== Records for the task ==

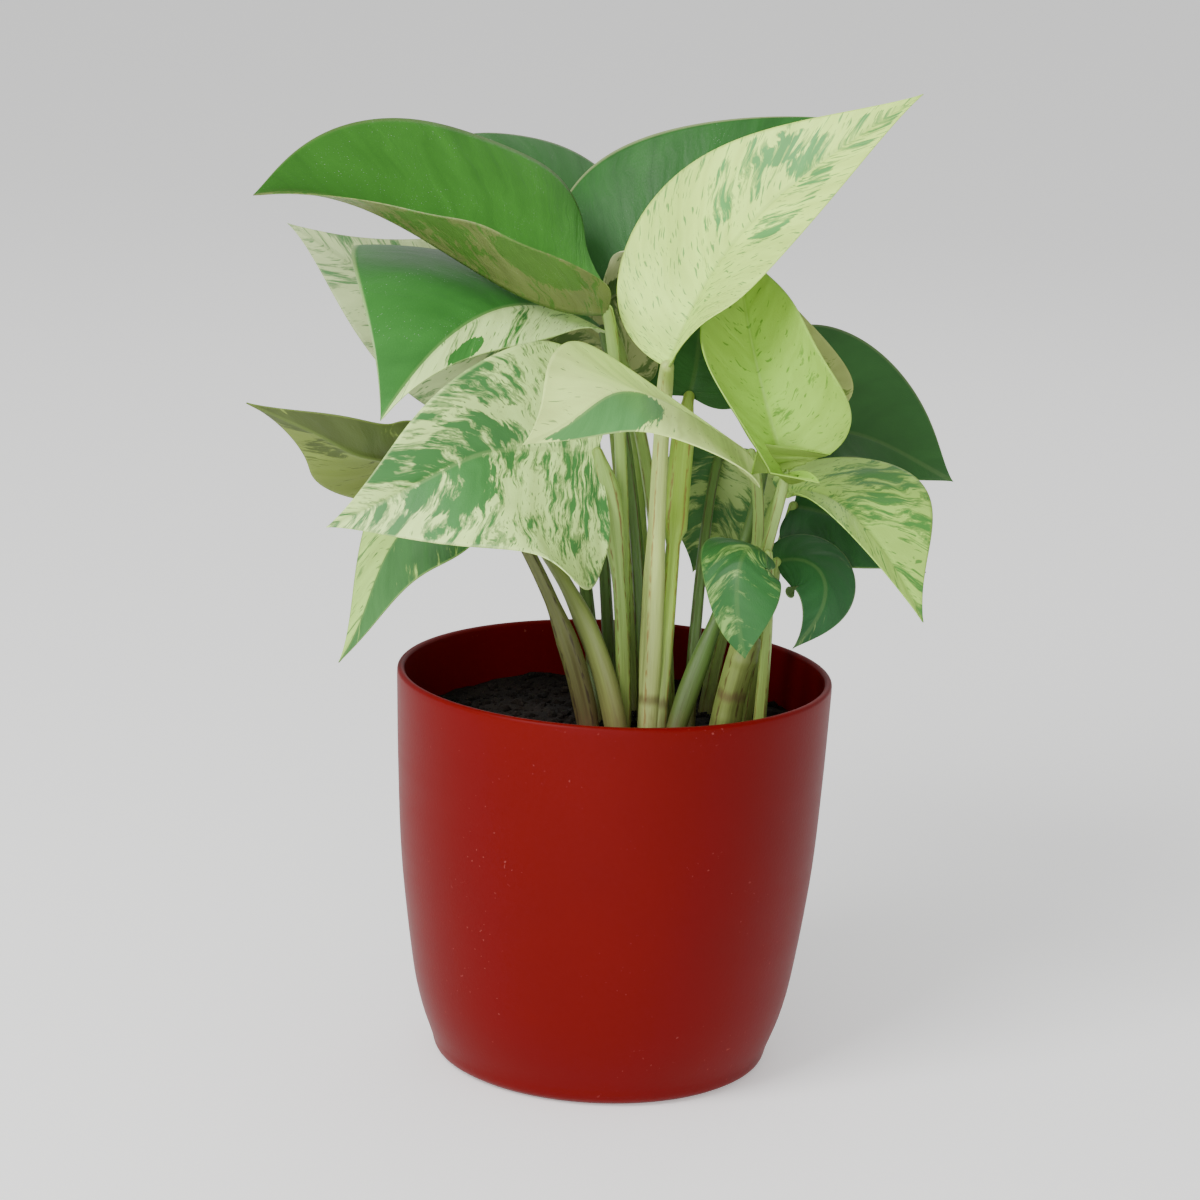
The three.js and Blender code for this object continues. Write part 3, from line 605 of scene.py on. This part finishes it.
def path_frames(points, count):
    """Points and tangents of a cubic curve at even steps of its length, with that length."""
    fine = np.linspace(0, 1, 2001)
    gone = distance_along(bezier(points, fine))
    at = np.linspace(0, gone[-1], count + 1)
    t = np.interp(at, gone, fine)
    step = 1e-4
    tangents = unit(bezier(points, np.clip(t + step, 0, 1)) - bezier(points, np.clip(t - step, 0, 1)))
    return bezier(points, t), tangents, gone[-1]


def sample(values, s):
    """Rows of values at s from 0 to 1, straight between the two nearest."""
    at = np.clip(s, 0, 1) * (len(values) - 1)
    low = np.minimum(at.astype(int), len(values) - 2)
    part = (at - low)[..., None]
    return values[low] * (1 - part) + values[low + 1] * part


def three(values, s):
    """The curve through three values set at 0, 0.5 and 1."""
    start, middle, end = values
    return start * (1 - s) * (1 - 2 * s) + 4 * middle * s * (1 - s) + end * s * (2 * s - 1)


def blade_grid(leaf, u, w):
    """Upper face of a blade. u runs from base to tip along the side veins' feet, w from -1 at the right
    margin to 1 at the left. A point starts on the midrib at a place that bends from u^VEIN_POWER at the
    vein's foot to u^MARGIN_POWER, less the lobe, at the margin. It then lies out by the half width times
    sin(pi u^REACH_SHIFT)^REACH_POWER |w|, lifted by the fold and the curl, with a wave. Returns the points,
    their distance out from the midrib and the midrib's length."""
    points, tangents, length = path_frames(leaf["midrib"], FRAME_STEPS)
    normals = carry(tangents, leaf["face"], FRAME_STEPS // 2)
    left = w >= 0
    v = np.abs(w)
    pick = lambda pair: np.where(left, pair[0], pair[1])
    lobe_shape = (u / LOBE_AT) * np.exp(1 - u / LOBE_AT)
    margin_at = u ** MARGIN_POWER - pick(leaf["lobe"]) * lobe_shape
    vein_at = u ** VEIN_POWER
    along = vein_at + (margin_at - vein_at) * v ** BEND_POWER
    inside = np.clip(along, 0, 1)
    reach = np.clip(np.sin(np.pi * u ** REACH_SHIFT), 0, 1) ** REACH_POWER * v
    normal = unit(sample(normals, inside))
    across = unit(np.cross(normal, sample(tangents, inside)))
    point = sample(points, inside) + tangents[0] * (np.minimum(along, 0) * length)[..., None]
    fold = pick([three(half, inside) for half in leaf["fold"]])
    lift = np.radians(fold + pick(leaf["curl"]) * reach)
    out = reach * pick([three(half, u) for half in leaf["width"]])
    height, count, phase = leaf["wave"]
    angle = 2 * np.pi * count * along + np.radians(phase) + pick([0, RIGHT_WAVE_SHIFT])
    wave = height * np.sin(angle) * reach ** 2
    point = point + across * (pick([1, -1]) * out * np.cos(lift))[..., None]
    point = point + normal * (out * np.sin(lift) + wave)[..., None]
    return point, out, length


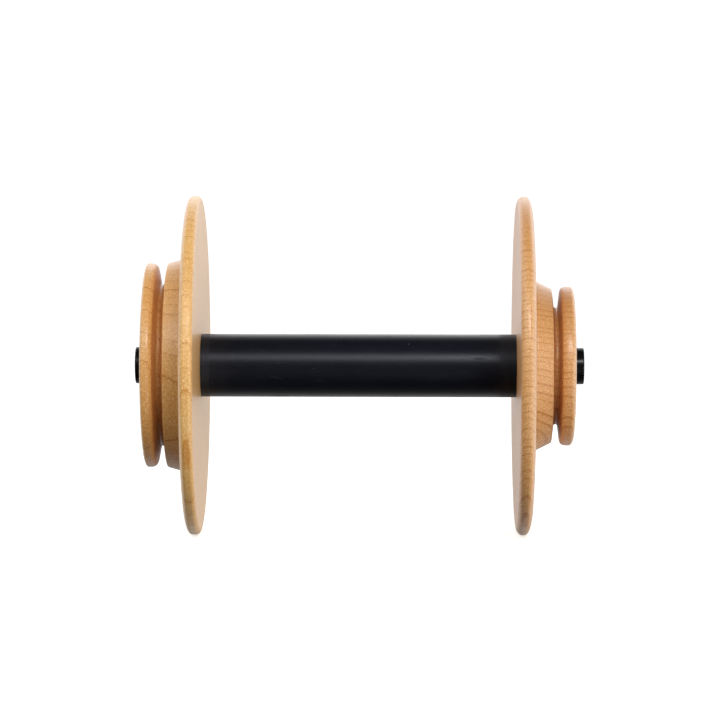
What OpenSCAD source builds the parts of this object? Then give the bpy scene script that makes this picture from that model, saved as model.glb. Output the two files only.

===

▶ **Written request**
Beginning at the top of the data, please return every line until and including the line containing "return bezier(points, t), tangents, gone[-1]", copied exactly, and nothing past it.

▶ **Response for this exercise**
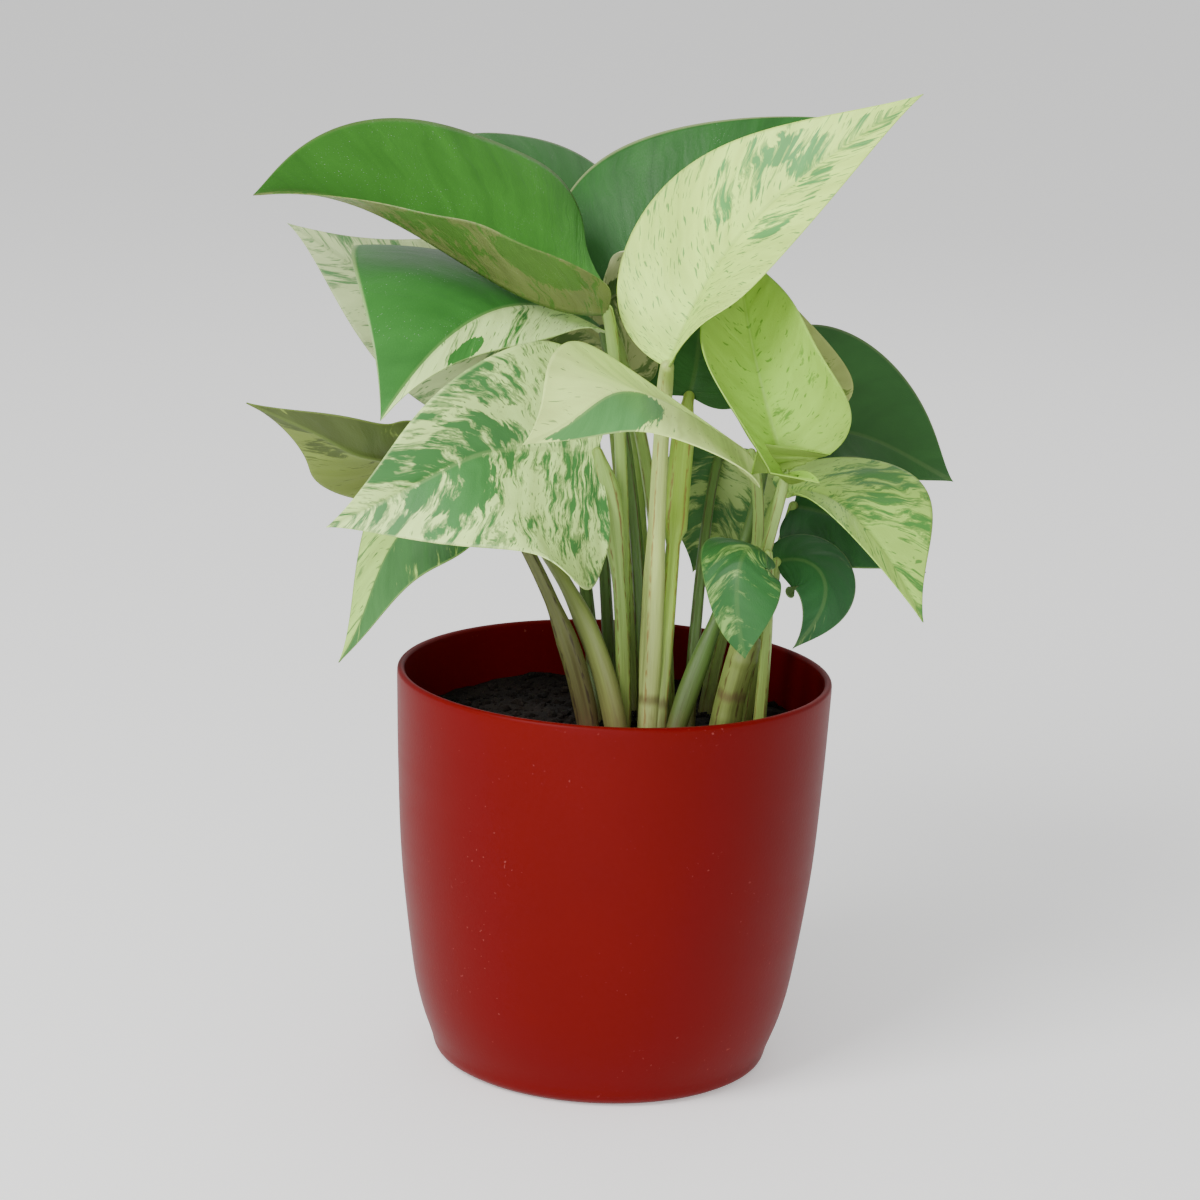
The three.js and Blender code for this object continues. Write part 3, from line 605 of scene.py on. This part finishes it.
def path_frames(points, count):
    """Points and tangents of a cubic curve at even steps of its length, with that length."""
    fine = np.linspace(0, 1, 2001)
    gone = distance_along(bezier(points, fine))
    at = np.linspace(0, gone[-1], count + 1)
    t = np.interp(at, gone, fine)
    step = 1e-4
    tangents = unit(bezier(points, np.clip(t + step, 0, 1)) - bezier(points, np.clip(t - step, 0, 1)))
    return bezier(points, t), tangents, gone[-1]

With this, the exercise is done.